If you look at the numbers across Canada the odds that your financial advisor is a Salesman are very high.
Alberta
- There are 2,335 records found for Advising Representatives
- There are 27,057 records found for Salespersons (Dealing Representatives)
British Columbia
- There are 2,368 records found for Advising Representatives
- There are 32,416 records found for Salespersons (Dealing Representatives)
Manitoba
- There are 1,648 records found for Advising Representatives
- There are 11,288 records found for Salespersons (Dealing Representatives)
New Brunswick
- There are 1,268 records found for Advising Representatives
- There are 8,839 records found for Salespersons (Dealing Representatives)
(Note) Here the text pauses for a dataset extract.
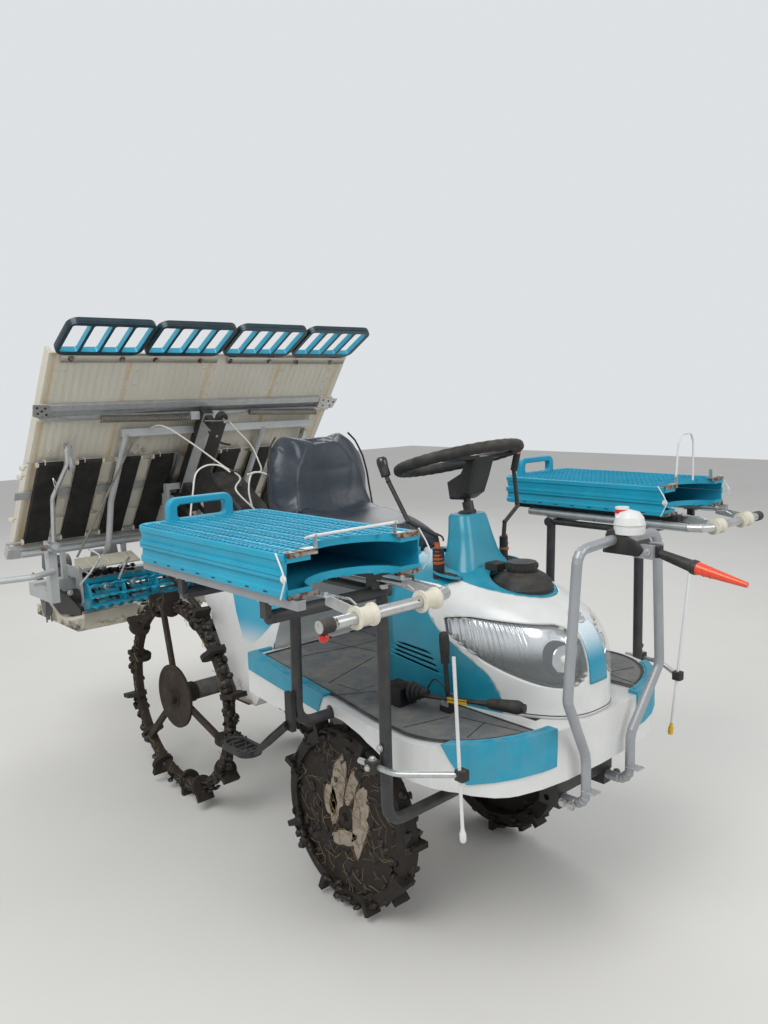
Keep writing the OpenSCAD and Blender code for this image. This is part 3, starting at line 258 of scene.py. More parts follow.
# Steel, enamelled teal: the cage of the levelling rotor, scratched and muddy.
TEAL_ENAMEL = Finish("steel_teal_enamelled", "#10A4C4", "#0D86A2", roughness=0.35, dust=0.1, mud_top=0.85, mud=0.12)
# Polypropylene, moulded white, dirty at the edges.
WHITE_PP = Finish("polypropylene_white_moulded", "#D5D0C0", "#C3BCA6", roughness=0.5, dust=0.25, mud_top=0.68,
                  mud=0.42)
# Acrylic rod, dyed orange: clear and bright.
ORANGE_ACRYLIC = Finish("acrylic_orange_extruded", "#E2481A", "#D63A12", roughness=0.25, coat=0.4, dust=0.05)
# PVC leathercloth over foam.
GREY_VINYL = Finish("pvc_leathercloth_grey", "#252E39", "#2F3945", roughness=0.33, grain_mm=1.4,
                    grain_depth_mm=0.12, dust=0.1)
# Polycarbonate lens, clear.
CLEAR_LENS = Finish("polycarbonate_clear_moulded", "#DDE3E6", "#D3DADF", roughness=0.06, coat=1.0, dust=0.03,
                    alpha=0.1, grain_depth_mm=0.0)
# Polycarbonate bowl, vacuum metallised: a bright mirror, a little dulled.
CHROME = Finish("polycarbonate_metallised", "#DCDEE0", "#C9CCCF", metallic=1.0, roughness=0.14, dust=0.04,
                grain_depth_mm=0.01)
# ABS bezel round the lamps: a pale warm grey, satin.
BEZEL_GREY = Finish("abs_bezel_grey", "#B9B6AE", "#A9A69D", roughness=0.35, coat=0.2, dust=0.15)
# Glass bulb: bright and slightly cloudy.
BULB_GLASS = Finish("glass_bulb_blown", "#E9E6DC", "#DAD6CA", roughness=0.12, coat=0.6, dust=0.0)
# Moulded rubber grips, boots and plugs: black, matt, greyed by dust.
RUBBER_BLACK = Finish("rubber_black_moulded", "#1A1A1B", "#262627", roughness=0.7, grain_mm=1.0,
                      grain_depth_mm=0.06, dust=0.25)
# Rubber boot bleached and stained by rusty water.
BOOT_RUST = Finish("rubber_boot_rust_stained", "#A8552B", "#7C3D20", roughness=0.75, patch_mm=25, dust=0.2)
# Lever knobs, moulded: gloss black, and orange worn at the top.
KNOB_BLACK = Finish("phenolic_knob_black", "#0F0F10", "#18181A", roughness=0.25, coat=0.5, dust=0.12)
KNOB_ORANGE = Finish("phenolic_knob_orange", "#E05A1C", "#C94B14", roughness=0.35, coat=0.3, dust=0.12)
# Zinc plated strip whose plating has gone: silver between brown rust patches.
RUSTY_ZINC = Finish("steel_zinc_plated_rusty", "#9D9C98", "#7F7467", metallic=0.6, roughness=0.5, patch_mm=22,
                    patch_mix=0.8, rust=0.9, dust=0.2)
# Steel wire in a white plastic coat.
WHITE_WIRE = Finish("steel_wire_pvc_coated_white", "#D9DADA", "#C8C8C4", roughness=0.35, dust=0.12)
# Cable sheath, extruded white.
CABLE_WHITE = Finish("polyethylene_sheath_white", "#DEDDD6", "#CFCDC2", roughness=0.4, dust=0.15)
# Red moulded plastic.
RED_PLASTIC = Finish("polypropylene_red_moulded", "#C9191C", "#B21417", roughness=0.3, coat=0.3, dust=0.08)
# Yellow vinyl tape, blank.
TAPE_YELLOW = Finish("vinyl_tape_yellow", "#D9B11E", "#C79F18", roughness=0.4, dust=0.15)
# Galvanised sheet: pale grey with soft spangle.
SILVER_SHEET = Finish("steel_sheet_galvanised", "#BDBFBF", "#A3A5A5", metallic=0.5, roughness=0.42, patch_mm=25,
                      dust=0.2, dust_colour="#857A68")
# Spring steel, oiled and dusty.
DULL_STEEL = Finish("steel_spring_oiled", "#8B877E", "#6F6A61", metallic=0.6, roughness=0.5, rust=0.3, dust=0.3)
# ABS window walls, moulded teal: their light teal is painted daylight glowing through the thin walls.
WINDOW_LINER = Finish("abs_teal_painted_glow", "#2AA3C0", "#2290AE", roughness=0.3, coat=0.2, dust=0.06)
# Wet paddy mud: near black, with a damp sheen on its lumps.
WET_MUD = Finish("mud_wet", "#130F0B", "#221A13", roughness=0.45, patch_mm=28, patch_mix=0.9, grain_mm=4,
                 grain_depth_mm=0.9, dust=0.08, dust_colour="#6B5A45")
# Silt dried to a pale crust.
DRY_SILT = Finish("silt_dried", "#A3978A", "#84776A", roughness=0.92, patch_mm=18, grain_mm=3, grain_depth_mm=0.5,
                  dust=0.3, dust_colour="#C0B4A2")
# Straw and roots.
STRAW = Finish("straw_dry", "#8C7950", "#5E4E34", roughness=0.85, patch_mm=12, dust=0.1)


@dataclass(frozen=True)
class Fade(Finish):
    """A colour that fades with height into another one: print on the rear body's film, painted reflection on the lamp
    reflectors and on the panel between them.
    """
    other: str = "#FFFFFF"
    start: float = 0.0
    end: float = 1.0

    def base(self, tree: bpy.types.NodeTree, place: bpy.types.NodeSocket) -> tuple:
        """Draws the fade; see Finish.base."""
        axes = add(tree, "SeparateXYZ", {"Vector": place})
        share = add(tree, "MapRange", {"Value": axes.outputs["Z"], "From Min": self.start, "From Max": self.end},
                    interpolation_type="SMOOTHSTEP")
        mix = add(tree, "Mix", {0: share.outputs["Result"], 6: linear(self.colour), 7: linear(self.other)},
                  data_type="RGBA")
        return mix.outputs[2], None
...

- Newfoundland and Labrador
- There are 1,057 records found for Advising Representatives
- There are 6,414 records found for Salespersons (Dealing Representatives)
Northwest Territories
- There are 518 records found for Advising Representatives
- There are 3,877 records found for Salespersons (Dealing Representatives)
Nova Scotia
- There are 1,444 records found for Advising Representatives
- There are 10,609 records found for Salespersons (Dealing Representatives)
Nunavut
- There are 450 records found for Advising Representatives
- There are 3,273 records found for Salespersons (Dealing Representatives)
Ontario
- There are 3,589 records found for Advising Representatives
- There are 63,888 records found for Salespersons (Dealing Representatives)
Prince Edward Island
- There are 877 records found for Advising Representatives
- There are 5,369 records found for Salespersons (Dealing Representatives)
Quebec
- There are 2,097 records found for Advising Representatives
- There are 35,760 records found for Salespersons (Dealing Representatives)
Saskatchewan
- There are 1482 records found for Advising Representatives
- There are 11,906 records found for Salespersons (Dealing Representatives)
Yukon
- There are 542 records found for Advising Representatives
- There are 3,943 records found for Salespersons (Dealing Representatives)
Registration information was last refreshed on 2016-10-03 18:26 PST.